Tout ça pour dire que le sport, c'est un confort de vie supplémentaire qui ne devrait pas faire de mal à celui qui le pratique. Et on devrait se foutre éperdument du niveau pratiqué du moment que c'est celui qui convient aux choix et au physique de la personne concernée. Et à ceux qui disent que le sport remplace des divertissements intelligents comme la lecture, je dirais que c'est vrai et faux. A se considérer comme un pur esprit, on finit par se couper d'une partie importante de soi, et ça ne marche pas comme ça, quoi qu'on en dise. Oui, il y a des gens qui sont maçons et qui aimeraient bien passer leur vie ailleurs qu'en plein soleil à trimballer des briques. Ce n'est pas pour ça qu'il faut interdire à l'employé de bureau de base son petit footing du dimanche. On peut voir ça comme une version cynique et bourgeoise du "retour à la terre", soit. Mais pour avoir passé trois ans en prépa, je sais que si je m'étais entraînée AU MOINS trois fois par semaine, j'aurai encore mieux compris et intégré la tonne de trucs que j'ai dû assimiler au rythme qu'on connaît.
Une autre critique, et pas des moindres, à cet argument est qu'il nie la dimension intellectuelle du sport. Excusez-moi, mais il n'y a qu'en matière de guerre et de sport qu'on pratique autant l'art de la stratégie, et ce n'est pas pour les imbéciles. Pendant un combat de boxe, une course, ou un match de foot, il faut savoir mesurer son adversaire, prendre en compte tout un tas de facteurs sur lesquels on n'a aucune emprise, et savoir évaluer sa propre forme physique pour l'exploiter au mieux dans les moments clés. Autant d'éléments qui différencient les champions des autres. A la boxe, quand on voit que physiquement, on est plus faible, on peut quand même gagner si l'on est suffisamment rusé pour fatiguer l'autre. Et ce n'est pas une mince affaire...
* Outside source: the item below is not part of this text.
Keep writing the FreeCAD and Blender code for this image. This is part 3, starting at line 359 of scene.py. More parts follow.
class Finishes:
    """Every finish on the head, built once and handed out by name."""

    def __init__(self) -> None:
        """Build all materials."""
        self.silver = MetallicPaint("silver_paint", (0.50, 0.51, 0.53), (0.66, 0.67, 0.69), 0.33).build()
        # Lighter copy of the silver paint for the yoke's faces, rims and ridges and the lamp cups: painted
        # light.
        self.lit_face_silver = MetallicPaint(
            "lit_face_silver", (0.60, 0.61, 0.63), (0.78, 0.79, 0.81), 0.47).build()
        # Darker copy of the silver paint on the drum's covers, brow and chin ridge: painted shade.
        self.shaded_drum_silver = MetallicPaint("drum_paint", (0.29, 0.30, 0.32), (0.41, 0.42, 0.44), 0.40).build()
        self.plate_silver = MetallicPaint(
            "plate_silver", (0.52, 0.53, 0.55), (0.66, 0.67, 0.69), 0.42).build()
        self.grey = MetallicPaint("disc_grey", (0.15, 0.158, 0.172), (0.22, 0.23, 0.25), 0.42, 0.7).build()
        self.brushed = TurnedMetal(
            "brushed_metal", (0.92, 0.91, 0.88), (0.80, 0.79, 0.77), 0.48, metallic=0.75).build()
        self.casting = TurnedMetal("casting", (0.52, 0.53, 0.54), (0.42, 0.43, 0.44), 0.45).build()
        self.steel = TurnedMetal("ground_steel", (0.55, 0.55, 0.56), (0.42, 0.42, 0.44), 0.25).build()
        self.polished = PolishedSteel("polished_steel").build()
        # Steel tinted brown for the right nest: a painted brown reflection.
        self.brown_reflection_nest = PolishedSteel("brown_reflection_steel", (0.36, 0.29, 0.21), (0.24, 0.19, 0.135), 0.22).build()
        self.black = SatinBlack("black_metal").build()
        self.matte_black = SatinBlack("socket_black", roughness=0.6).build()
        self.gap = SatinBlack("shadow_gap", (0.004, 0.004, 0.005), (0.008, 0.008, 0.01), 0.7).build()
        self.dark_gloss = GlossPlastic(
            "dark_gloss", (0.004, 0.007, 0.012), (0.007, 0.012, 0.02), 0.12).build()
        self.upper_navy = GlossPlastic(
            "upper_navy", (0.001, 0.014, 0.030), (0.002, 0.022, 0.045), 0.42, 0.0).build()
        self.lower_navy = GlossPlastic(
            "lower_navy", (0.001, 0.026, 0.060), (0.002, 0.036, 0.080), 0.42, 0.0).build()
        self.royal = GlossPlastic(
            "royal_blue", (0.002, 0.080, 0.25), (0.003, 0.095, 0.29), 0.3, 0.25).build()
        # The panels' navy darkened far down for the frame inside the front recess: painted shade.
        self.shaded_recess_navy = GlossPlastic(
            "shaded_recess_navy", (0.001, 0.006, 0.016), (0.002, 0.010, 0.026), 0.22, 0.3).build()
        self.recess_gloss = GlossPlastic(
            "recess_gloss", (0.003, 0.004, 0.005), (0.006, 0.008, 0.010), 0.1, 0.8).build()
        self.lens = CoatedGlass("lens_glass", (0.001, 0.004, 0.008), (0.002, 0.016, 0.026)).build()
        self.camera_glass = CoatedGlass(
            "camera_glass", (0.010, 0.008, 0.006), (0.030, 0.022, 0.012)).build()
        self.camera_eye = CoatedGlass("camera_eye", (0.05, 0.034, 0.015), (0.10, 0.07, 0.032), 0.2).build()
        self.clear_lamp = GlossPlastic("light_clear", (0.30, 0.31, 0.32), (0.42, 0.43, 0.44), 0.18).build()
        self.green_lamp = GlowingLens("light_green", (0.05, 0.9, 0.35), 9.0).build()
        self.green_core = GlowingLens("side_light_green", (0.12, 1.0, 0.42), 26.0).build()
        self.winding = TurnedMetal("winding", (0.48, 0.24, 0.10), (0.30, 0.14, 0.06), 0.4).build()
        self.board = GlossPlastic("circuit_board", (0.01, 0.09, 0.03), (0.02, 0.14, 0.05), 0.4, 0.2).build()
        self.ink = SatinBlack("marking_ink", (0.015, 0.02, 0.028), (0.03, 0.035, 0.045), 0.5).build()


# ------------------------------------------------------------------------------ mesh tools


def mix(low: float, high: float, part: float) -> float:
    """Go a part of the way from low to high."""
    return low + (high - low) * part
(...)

Enfin, je pense que l'on peut dire en toute honnêteté que toute pratique sportive digne de ce nom, c'est-à-dire effectuée avec REGULARITE, nécessite un effort intellectuel qui peut se révéler important dans la (trans)formation d'un caractère ou d'une personnalité. Même le joggeur du dimanche se soumet à une discipline qui demande une certaine volonté, surtout les jours de pluie, les jours où on est un peu fatigué, les lendemains de nuits blanches... Et il y a beaucoup de jours comme ça.
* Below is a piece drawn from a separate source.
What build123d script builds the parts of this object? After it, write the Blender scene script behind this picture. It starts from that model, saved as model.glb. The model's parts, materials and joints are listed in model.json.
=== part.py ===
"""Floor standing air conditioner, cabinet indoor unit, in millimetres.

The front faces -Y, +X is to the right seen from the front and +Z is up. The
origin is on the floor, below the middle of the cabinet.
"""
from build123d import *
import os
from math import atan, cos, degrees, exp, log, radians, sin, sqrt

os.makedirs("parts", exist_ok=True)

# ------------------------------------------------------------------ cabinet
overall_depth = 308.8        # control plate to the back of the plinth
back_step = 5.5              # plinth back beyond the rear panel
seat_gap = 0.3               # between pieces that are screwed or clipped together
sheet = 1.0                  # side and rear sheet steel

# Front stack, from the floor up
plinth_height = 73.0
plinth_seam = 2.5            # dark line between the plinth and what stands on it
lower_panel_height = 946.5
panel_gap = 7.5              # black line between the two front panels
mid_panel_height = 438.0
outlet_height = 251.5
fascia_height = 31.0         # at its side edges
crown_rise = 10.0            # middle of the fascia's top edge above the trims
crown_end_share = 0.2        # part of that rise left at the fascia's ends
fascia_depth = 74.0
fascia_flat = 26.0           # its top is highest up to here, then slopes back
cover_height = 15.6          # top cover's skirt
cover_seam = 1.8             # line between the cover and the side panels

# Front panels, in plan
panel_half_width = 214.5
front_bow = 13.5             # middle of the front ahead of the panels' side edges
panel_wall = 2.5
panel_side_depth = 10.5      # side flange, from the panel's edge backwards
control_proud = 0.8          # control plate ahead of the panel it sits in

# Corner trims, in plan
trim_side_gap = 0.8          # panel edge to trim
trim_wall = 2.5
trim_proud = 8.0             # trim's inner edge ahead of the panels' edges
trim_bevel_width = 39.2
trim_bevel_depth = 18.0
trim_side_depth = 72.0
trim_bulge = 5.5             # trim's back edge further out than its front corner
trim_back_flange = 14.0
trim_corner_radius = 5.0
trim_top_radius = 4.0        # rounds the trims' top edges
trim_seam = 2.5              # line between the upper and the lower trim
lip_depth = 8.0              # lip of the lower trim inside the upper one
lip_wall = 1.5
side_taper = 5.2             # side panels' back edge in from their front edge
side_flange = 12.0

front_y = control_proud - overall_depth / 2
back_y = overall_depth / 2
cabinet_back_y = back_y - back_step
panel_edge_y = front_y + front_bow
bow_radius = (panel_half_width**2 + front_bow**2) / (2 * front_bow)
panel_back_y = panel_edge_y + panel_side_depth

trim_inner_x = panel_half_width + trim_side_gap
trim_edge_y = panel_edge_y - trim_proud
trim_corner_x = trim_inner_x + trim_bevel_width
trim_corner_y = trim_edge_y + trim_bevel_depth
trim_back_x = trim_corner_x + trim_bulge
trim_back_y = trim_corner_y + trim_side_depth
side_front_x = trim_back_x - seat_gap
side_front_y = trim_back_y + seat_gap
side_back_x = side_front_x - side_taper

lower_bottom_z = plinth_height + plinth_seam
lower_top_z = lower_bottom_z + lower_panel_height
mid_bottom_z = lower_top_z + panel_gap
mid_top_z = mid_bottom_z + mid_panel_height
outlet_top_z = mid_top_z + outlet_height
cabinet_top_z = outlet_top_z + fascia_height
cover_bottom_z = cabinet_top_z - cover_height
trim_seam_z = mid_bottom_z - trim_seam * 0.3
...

Un jour, Jim, le coach principal de l'équipe, nous a dit: "Il n'y a qu'un jour dans la vie du boxeur où il pourra s'entraîner au mieux de sa forme, sans douleur ni blessures ni courbature... c'est le premier."
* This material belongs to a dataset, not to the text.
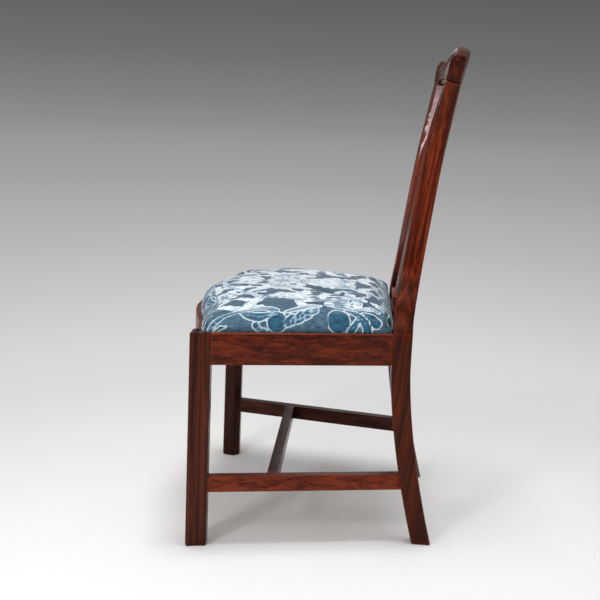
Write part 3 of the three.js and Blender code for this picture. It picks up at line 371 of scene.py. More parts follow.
# Plain woven jute: two sets of rough threads, over and under, brown and hairy. The pattern is the
# sum of two waves. Each is as wide as a bunch of threads, which lie so many millimetres apart, so
# that the weave shows from a step away.
def wovenJute(name, turn, thread, dark, pale):
    material, tree, shader = newMaterial(name)
    place = addNode(tree, "TexCoord").outputs["Object"]
    cloth = addNode(tree, "Mapping", {"Rotation": turn}, {"Vector": place})
    scale = 1000 / (thread * jute["bunch"]) / jute["perUnit"]
    waves = [addNode(tree, "TexWave", {"wave_type": "BANDS", "bands_direction": direction,
                                       "Scale": scale, "Distortion": 0.6, "Detail": 1.0},
                     {"Vector": cloth}).outputs["Fac"] for direction in ("X", "Y")]
    weave = addNode(tree, "Math", {"operation": "ADD"}, dict(enumerate(waves)))
    fibres = addNode(tree, "TexNoise", {"Scale": 300.0, "Detail": 4.0, "Roughness": 0.7},
                     {"Vector": cloth})
    level = addNode(tree, "Math", {"operation": "MULTIPLY_ADD", 1: 0.35}, {0: weave, 2: fibres})
    tone = addNode(tree, "ValToRGB", links={"Fac": level})
    setRamp(tone, [(0.45, dark), (0.75, pale), (1.0, pale)])
    bump = addNode(tree, "Bump", {"Strength": 0.6, "Distance": 0.0005}, {"Height": level})
    setNode(tree, shader, {"Roughness": 0.9}, {"Base Color": tone, "Normal": bump})
    return material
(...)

A ce sujet, une excellente pub de (maheureusement) Nike, pour ceux qui parlent anglais:



S'engager dans une pratique sportive n'est donc pas faire le choix de conserver au fil de sa vie un niveau intellectuel moyen voire bas. Le stéréotype du sportif con a la peau dure, j'en conviens, et j'en témoigne, au vu des "sport-études" judokas de mon lycée qui, depuis ô surprise, a supprimé cette section (il ne fait pas bon de voir que la supposée élite du lycée ayant accueilli David Douillet en tant qu'élève balancent des "salope!" à tour de bras, j'en passe et des meilleures...), mais je peux vous le dire, ce n'est pas le sport qui fait ça, c'est la personne qui le pratique sans en comprendre les principes. J'en veux pour preuve qu'au club, les meilleurs boxeurs sont les personnes les plus ouvertes, respectueuses... bref, celles qui ne sont pas là pour apprendre comment taper quelqu'un. Ceux-là, tout comme ceux qui refusent de se battre avec les filles, par exemple, se condamnent à rester médiocres et ne suscitent d'ailleurs que peu l'intérêt des coaches, qui savent de quelle étoffe sont faits les véritables sportifs.

Fin de la leçon pour aujourd'hui, merci d'avoir lu jusqu'au bout ces quelques réflexions.